→ **YOUR INSTRUCTIONS**
Your task is to restate the data word for word.

→ **RECORDED DATA**

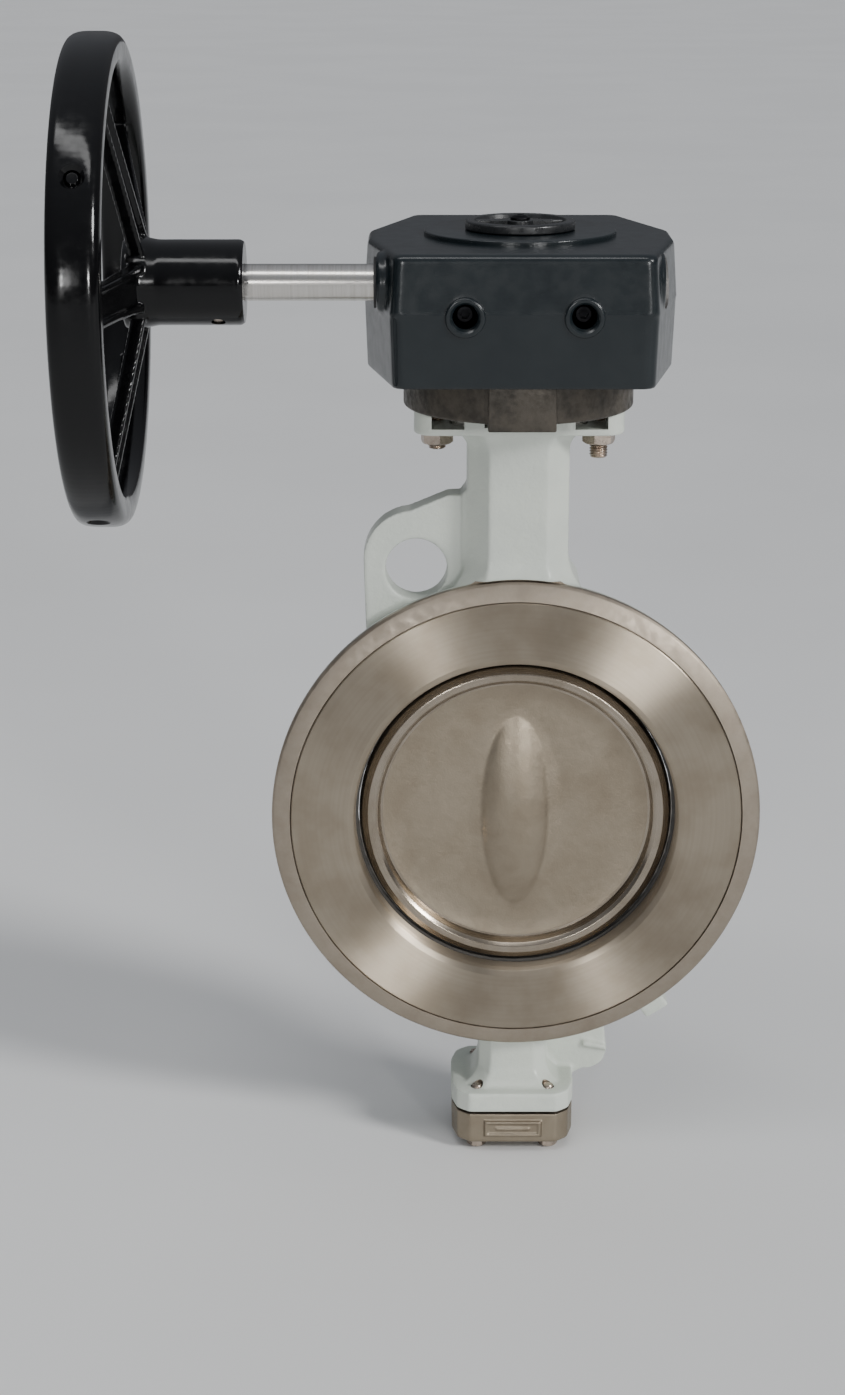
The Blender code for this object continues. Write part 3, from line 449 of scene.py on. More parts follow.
def small_fixings():
    """The hub pin, the plugs in the rim, the stop screws and the worm's end plug."""
    pin = rod("hub_pin_bar", 2.5 * MM, -16.4 * MM, 16.4 * MM, Z_AXIS, edge=0.5 * MM)
    pin.data.transform(hub_pin_place())
    finished(pin, WHEEL_BODY, "fastener_steel", "hub_pin")
    for node, angle in RIM_PLUGS:
        plug = turned(f"{node}_cap", mm(
            (0, 98.6), (2.2, 98.6, 0.3), (3.1, 97.6, 0.3), (3.1, 95.3), (0, 95.3),
        ), Z_AXIS, steps=SMALL)
        plug.data.transform(rim_place(angle))
        finished(plug, WHEEL_BODY, "black_gloss", node)
    for side in ("left", "right"):
        node = f"stop_screw_{side}"
        low, high = span(node, Y_AXIS)
        at = (middle(node, X_AXIS), middle(node, Z_AXIS))
        screw = threaded(f"stop_thread_{side}", 3.8 * MM, 1.25 * MM, low, high, (0, 0))
        mirror = Matrix.Scale(-1, 4, (0, 0, 1))
        lying = Matrix.Translation((at[0], 0, at[1])) @ Matrix.Rotation(math.pi / 2, 4, "X")
        screw.data.transform(lying @ mirror)
        screw.data.flip_normals()
        socket = rod(f"stop_socket_{side}", 2.2 * MM, low - 1 * MM, low + 4 * MM, Y_AXIS, at, steps=6)
        finished(cut(screw, socket), FIXED, "black_oxide", node)
    low = span("worm_end_plug", X_AXIS)[0]
    high = low + 1.2 * MM
    end_plug = turned("shaft_end_plug", [
        (0, high - 0.6 * MM), (7 * MM, high - 0.6 * MM, 0.3 * MM), (7.6 * MM, high, 0.2 * MM),
        (10.5 * MM, high, 0.6 * MM), (10.5 * MM, low), (0, low),
    ], X_AXIS, SHAFT_LINE)
    finished(end_plug, FIXED, "bright_steel", "worm_end_plug")


# ---------------------------------------------------------------- valve body

BODY_R = 108 * MM
RETAINER_R = half("retainer_ring", X_AXIS)
RETAINER_BORE_R = 71 * MM
BORE_R = 73 * MM
SEAT_BACK_Y = -14.2 * MM
COUNTERBORE_Y = -16.7 * MM
FLANGE_LOW_Z = 171.9 * MM
FLANGE_TOP_Z = 181 * MM
FOOT_LOW_Z = -141.3 * MM
FOOT_TOP_Z = -132.5 * MM
STUD_X = 35 * MM
GLAND_BOLT_X = 24.5 * MM
GLAND_HOLE_Z = 172.1 * MM
COVER_SCREW = (16.3 * MM, 18.5 * MM)
STOCK = 0.8 * MM


def octagon(half_width, facet):
    quarter = [(facet, -half_width), (half_width, -facet), (half_width, facet), (facet, half_width)]
    return quarter + [(-x, -y) for x, y in quarter]


def tower(name, outline, levels):
    """An outline repeated at each (height, scale) level."""
    return loft(name, [[(x * scale, y * scale, z) for x, y in outline] for z, scale in levels])


def flared_neck():
    """The octagonal neck, sweeping out into the ring below and into the ears of the top flange above."""
    foot_z, foot_top = 104 * MM, 119 * MM
    shoulder_z, shoulder_top = 163.5 * MM, 172.6 * MM
    levels = [(90 * MM, 1.2, 1.2)]
    for i in range(9):
        t = i / 8
        flare = 1 + 0.25 * (1 - t) ** 2.2
        levels.append((foot_z + (foot_top - foot_z) * t, flare, flare))
    for i in range(9):
        t = i / 8
        levels.append((shoulder_z + (shoulder_top - shoulder_z) * t, 1 + 0.3 * t ** 2.4, 1 + 0.08 * t ** 2.4))
    levels.append((FLANGE_TOP_Z - 3 * MM, 1.3, 1.08))
    rows = [[(x * wide, y * deep, z) for x, y in octagon(22 * MM, 12.6 * MM)] for z, wide, deep in levels]
    return loft("neck", rows)


def lifting_lug():
    arc_centre, arc_r = Vector((-45 * MM, 114 * MM)), 22 * MM
    arc = [
        tuple(arc_centre + arc_r * Vector((math.cos(math.radians(a)), math.sin(math.radians(a)))))
        for a in range(95, 186, 6)
    ]
    outline = [*mm((-10, 88), (-10, 143.5), (-30, 143)), *arc, *mm((-66, 80), (-50, 72))]
    lug = plate("lug", outline, -10 * MM, 4 * MM, Y_AXIS)
    root_outline = mm((-32, 90), (-12, 90), (-12, 147), (-20.5, 148.5), (-24, 144), (-24, 103))
    root = plate("lug_root", root_outline, -11.5 * MM, 5.5 * MM, Y_AXIS)
    return cut(lug, rod("lug_hole", 13.5 * MM, -14 * MM, 8 * MM, Y_AXIS, (-44 * MM, 110 * MM))), root


def foot_outline(outset=0.0):
    """The foot and its cover share this outline: flat in front and behind, round at the sides."""
    quarter = mm((20, -27, 3), (25.5, -22, 5), (28, -12, 8))
    right = quarter + [(x, -y, r) for x, y, r in reversed(quarter)]
    grow = 1 + outset / (28 * MM)
    return [(x * grow, y * grow) for x, y in eased(right + [(-x, -y, r) for x, y, r in right], segments=4)]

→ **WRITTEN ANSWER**
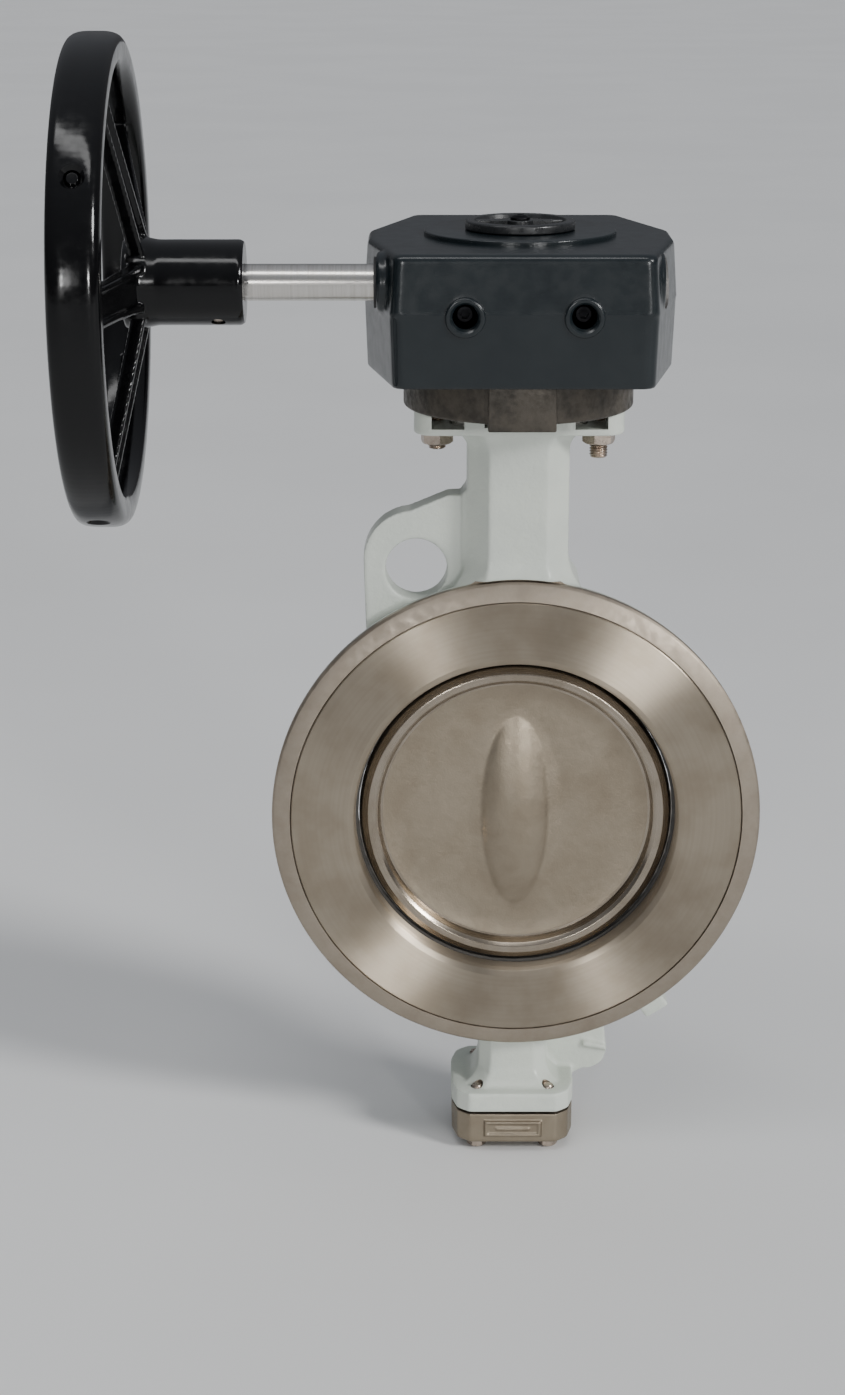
The Blender code for this object continues. Write part 3, from line 449 of scene.py on. More parts follow.
def small_fixings():
    """The hub pin, the plugs in the rim, the stop screws and the worm's end plug."""
    pin = rod("hub_pin_bar", 2.5 * MM, -16.4 * MM, 16.4 * MM, Z_AXIS, edge=0.5 * MM)
    pin.data.transform(hub_pin_place())
    finished(pin, WHEEL_BODY, "fastener_steel", "hub_pin")
    for node, angle in RIM_PLUGS:
        plug = turned(f"{node}_cap", mm(
            (0, 98.6), (2.2, 98.6, 0.3), (3.1, 97.6, 0.3), (3.1, 95.3), (0, 95.3),
        ), Z_AXIS, steps=SMALL)
        plug.data.transform(rim_place(angle))
        finished(plug, WHEEL_BODY, "black_gloss", node)
    for side in ("left", "right"):
        node = f"stop_screw_{side}"
        low, high = span(node, Y_AXIS)
        at = (middle(node, X_AXIS), middle(node, Z_AXIS))
        screw = threaded(f"stop_thread_{side}", 3.8 * MM, 1.25 * MM, low, high, (0, 0))
        mirror = Matrix.Scale(-1, 4, (0, 0, 1))
        lying = Matrix.Translation((at[0], 0, at[1])) @ Matrix.Rotation(math.pi / 2, 4, "X")
        screw.data.transform(lying @ mirror)
        screw.data.flip_normals()
        socket = rod(f"stop_socket_{side}", 2.2 * MM, low - 1 * MM, low + 4 * MM, Y_AXIS, at, steps=6)
        finished(cut(screw, socket), FIXED, "black_oxide", node)
    low = span("worm_end_plug", X_AXIS)[0]
    high = low + 1.2 * MM
    end_plug = turned("shaft_end_plug", [
        (0, high - 0.6 * MM), (7 * MM, high - 0.6 * MM, 0.3 * MM), (7.6 * MM, high, 0.2 * MM),
        (10.5 * MM, high, 0.6 * MM), (10.5 * MM, low), (0, low),
    ], X_AXIS, SHAFT_LINE)
    finished(end_plug, FIXED, "bright_steel", "worm_end_plug")


# ---------------------------------------------------------------- valve body

BODY_R = 108 * MM
RETAINER_R = half("retainer_ring", X_AXIS)
RETAINER_BORE_R = 71 * MM
BORE_R = 73 * MM
SEAT_BACK_Y = -14.2 * MM
COUNTERBORE_Y = -16.7 * MM
FLANGE_LOW_Z = 171.9 * MM
FLANGE_TOP_Z = 181 * MM
FOOT_LOW_Z = -141.3 * MM
FOOT_TOP_Z = -132.5 * MM
STUD_X = 35 * MM
GLAND_BOLT_X = 24.5 * MM
GLAND_HOLE_Z = 172.1 * MM
COVER_SCREW = (16.3 * MM, 18.5 * MM)
STOCK = 0.8 * MM


def octagon(half_width, facet):
    quarter = [(facet, -half_width), (half_width, -facet), (half_width, facet), (facet, half_width)]
    return quarter + [(-x, -y) for x, y in quarter]


def tower(name, outline, levels):
    """An outline repeated at each (height, scale) level."""
    return loft(name, [[(x * scale, y * scale, z) for x, y in outline] for z, scale in levels])


def flared_neck():
    """The octagonal neck, sweeping out into the ring below and into the ears of the top flange above."""
    foot_z, foot_top = 104 * MM, 119 * MM
    shoulder_z, shoulder_top = 163.5 * MM, 172.6 * MM
    levels = [(90 * MM, 1.2, 1.2)]
    for i in range(9):
        t = i / 8
        flare = 1 + 0.25 * (1 - t) ** 2.2
        levels.append((foot_z + (foot_top - foot_z) * t, flare, flare))
    for i in range(9):
        t = i / 8
        levels.append((shoulder_z + (shoulder_top - shoulder_z) * t, 1 + 0.3 * t ** 2.4, 1 + 0.08 * t ** 2.4))
    levels.append((FLANGE_TOP_Z - 3 * MM, 1.3, 1.08))
    rows = [[(x * wide, y * deep, z) for x, y in octagon(22 * MM, 12.6 * MM)] for z, wide, deep in levels]
    return loft("neck", rows)


def lifting_lug():
    arc_centre, arc_r = Vector((-45 * MM, 114 * MM)), 22 * MM
    arc = [
        tuple(arc_centre + arc_r * Vector((math.cos(math.radians(a)), math.sin(math.radians(a)))))
        for a in range(95, 186, 6)
    ]
    outline = [*mm((-10, 88), (-10, 143.5), (-30, 143)), *arc, *mm((-66, 80), (-50, 72))]
    lug = plate("lug", outline, -10 * MM, 4 * MM, Y_AXIS)
    root_outline = mm((-32, 90), (-12, 90), (-12, 147), (-20.5, 148.5), (-24, 144), (-24, 103))
    root = plate("lug_root", root_outline, -11.5 * MM, 5.5 * MM, Y_AXIS)
    return cut(lug, rod("lug_hole", 13.5 * MM, -14 * MM, 8 * MM, Y_AXIS, (-44 * MM, 110 * MM))), root


def foot_outline(outset=0.0):
    """The foot and its cover share this outline: flat in front and behind, round at the sides."""
    quarter = mm((20, -27, 3), (25.5, -22, 5), (28, -12, 8))
    right = quarter + [(x, -y, r) for x, y, r in reversed(quarter)]
    grow = 1 + outset / (28 * MM)
    return [(x * grow, y * grow) for x, y in eased(right + [(-x, -y, r) for x, y, r in right], segments=4)]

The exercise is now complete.